Brief
Repeat verbatim only the lines from the opening of the material below through the one that contains "return join(d, foot, 11)".

Collected data

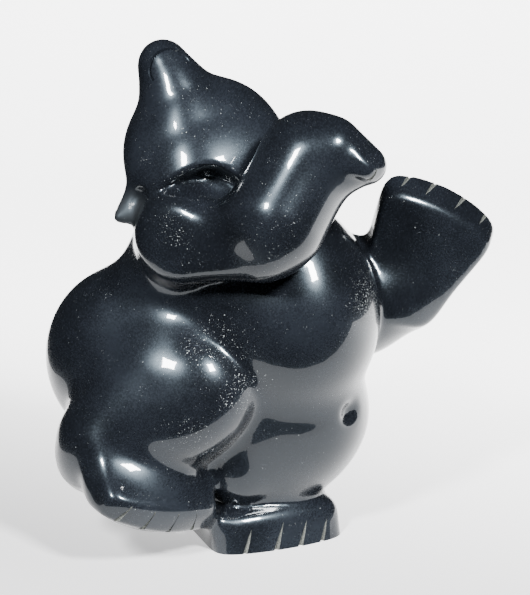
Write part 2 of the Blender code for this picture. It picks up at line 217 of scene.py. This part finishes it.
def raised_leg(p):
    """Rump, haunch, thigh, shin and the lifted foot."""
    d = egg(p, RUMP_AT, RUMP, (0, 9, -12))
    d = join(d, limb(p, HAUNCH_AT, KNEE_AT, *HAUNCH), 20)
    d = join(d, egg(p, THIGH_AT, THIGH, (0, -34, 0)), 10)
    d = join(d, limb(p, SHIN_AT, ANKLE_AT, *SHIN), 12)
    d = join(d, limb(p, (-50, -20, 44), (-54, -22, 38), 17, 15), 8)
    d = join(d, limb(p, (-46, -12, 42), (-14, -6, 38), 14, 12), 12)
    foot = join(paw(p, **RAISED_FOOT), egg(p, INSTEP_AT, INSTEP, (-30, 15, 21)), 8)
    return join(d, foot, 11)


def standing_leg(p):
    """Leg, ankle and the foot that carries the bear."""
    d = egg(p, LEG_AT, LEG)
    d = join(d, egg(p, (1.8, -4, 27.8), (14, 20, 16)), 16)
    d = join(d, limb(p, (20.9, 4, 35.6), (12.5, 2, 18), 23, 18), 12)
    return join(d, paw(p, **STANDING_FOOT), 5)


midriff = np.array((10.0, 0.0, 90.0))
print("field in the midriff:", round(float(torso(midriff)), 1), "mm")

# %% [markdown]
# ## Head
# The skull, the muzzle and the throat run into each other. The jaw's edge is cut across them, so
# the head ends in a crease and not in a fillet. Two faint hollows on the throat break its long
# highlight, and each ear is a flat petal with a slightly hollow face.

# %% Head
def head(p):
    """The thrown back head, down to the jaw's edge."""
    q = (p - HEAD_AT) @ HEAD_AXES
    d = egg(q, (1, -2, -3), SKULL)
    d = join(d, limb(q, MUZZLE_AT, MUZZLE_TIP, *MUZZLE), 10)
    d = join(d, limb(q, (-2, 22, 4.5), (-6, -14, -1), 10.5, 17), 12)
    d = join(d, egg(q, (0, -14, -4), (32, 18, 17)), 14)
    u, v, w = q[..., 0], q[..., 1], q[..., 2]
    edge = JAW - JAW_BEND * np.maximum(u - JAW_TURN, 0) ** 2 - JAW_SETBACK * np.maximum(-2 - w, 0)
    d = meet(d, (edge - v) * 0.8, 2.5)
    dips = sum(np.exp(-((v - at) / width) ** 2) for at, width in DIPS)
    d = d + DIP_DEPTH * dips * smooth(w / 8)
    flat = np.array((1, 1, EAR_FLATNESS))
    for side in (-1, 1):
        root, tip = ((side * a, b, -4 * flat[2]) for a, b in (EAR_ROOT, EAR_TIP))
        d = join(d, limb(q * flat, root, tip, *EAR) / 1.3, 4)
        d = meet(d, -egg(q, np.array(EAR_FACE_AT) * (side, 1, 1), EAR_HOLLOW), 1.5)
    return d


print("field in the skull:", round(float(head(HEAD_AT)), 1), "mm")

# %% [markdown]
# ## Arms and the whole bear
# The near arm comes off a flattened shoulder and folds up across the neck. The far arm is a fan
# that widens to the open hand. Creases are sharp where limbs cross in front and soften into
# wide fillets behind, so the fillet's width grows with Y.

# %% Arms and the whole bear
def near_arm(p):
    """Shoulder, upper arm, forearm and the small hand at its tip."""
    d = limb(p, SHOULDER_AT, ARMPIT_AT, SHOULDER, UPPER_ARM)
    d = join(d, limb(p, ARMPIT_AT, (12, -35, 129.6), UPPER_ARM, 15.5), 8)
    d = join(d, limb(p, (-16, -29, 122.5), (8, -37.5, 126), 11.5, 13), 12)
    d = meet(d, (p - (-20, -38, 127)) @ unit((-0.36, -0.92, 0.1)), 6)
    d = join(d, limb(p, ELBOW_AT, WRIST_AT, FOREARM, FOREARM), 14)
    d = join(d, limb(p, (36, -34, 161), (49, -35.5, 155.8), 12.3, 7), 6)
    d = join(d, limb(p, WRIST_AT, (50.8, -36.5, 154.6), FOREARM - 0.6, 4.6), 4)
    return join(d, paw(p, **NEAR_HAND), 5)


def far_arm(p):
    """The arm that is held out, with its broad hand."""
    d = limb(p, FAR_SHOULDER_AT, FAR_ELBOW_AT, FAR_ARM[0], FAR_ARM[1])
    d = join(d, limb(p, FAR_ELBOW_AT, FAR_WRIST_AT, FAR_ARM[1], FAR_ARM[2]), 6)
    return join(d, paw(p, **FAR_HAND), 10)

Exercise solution
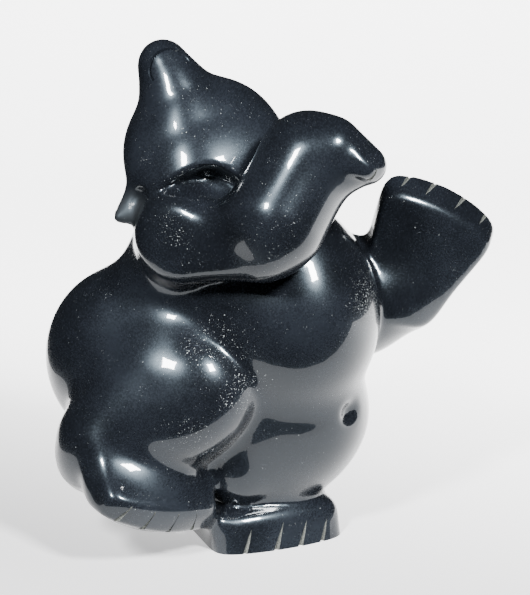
Write part 2 of the Blender code for this picture. It picks up at line 217 of scene.py. This part finishes it.
def raised_leg(p):
    """Rump, haunch, thigh, shin and the lifted foot."""
    d = egg(p, RUMP_AT, RUMP, (0, 9, -12))
    d = join(d, limb(p, HAUNCH_AT, KNEE_AT, *HAUNCH), 20)
    d = join(d, egg(p, THIGH_AT, THIGH, (0, -34, 0)), 10)
    d = join(d, limb(p, SHIN_AT, ANKLE_AT, *SHIN), 12)
    d = join(d, limb(p, (-50, -20, 44), (-54, -22, 38), 17, 15), 8)
    d = join(d, limb(p, (-46, -12, 42), (-14, -6, 38), 14, 12), 12)
    foot = join(paw(p, **RAISED_FOOT), egg(p, INSTEP_AT, INSTEP, (-30, 15, 21)), 8)
    return join(d, foot, 11)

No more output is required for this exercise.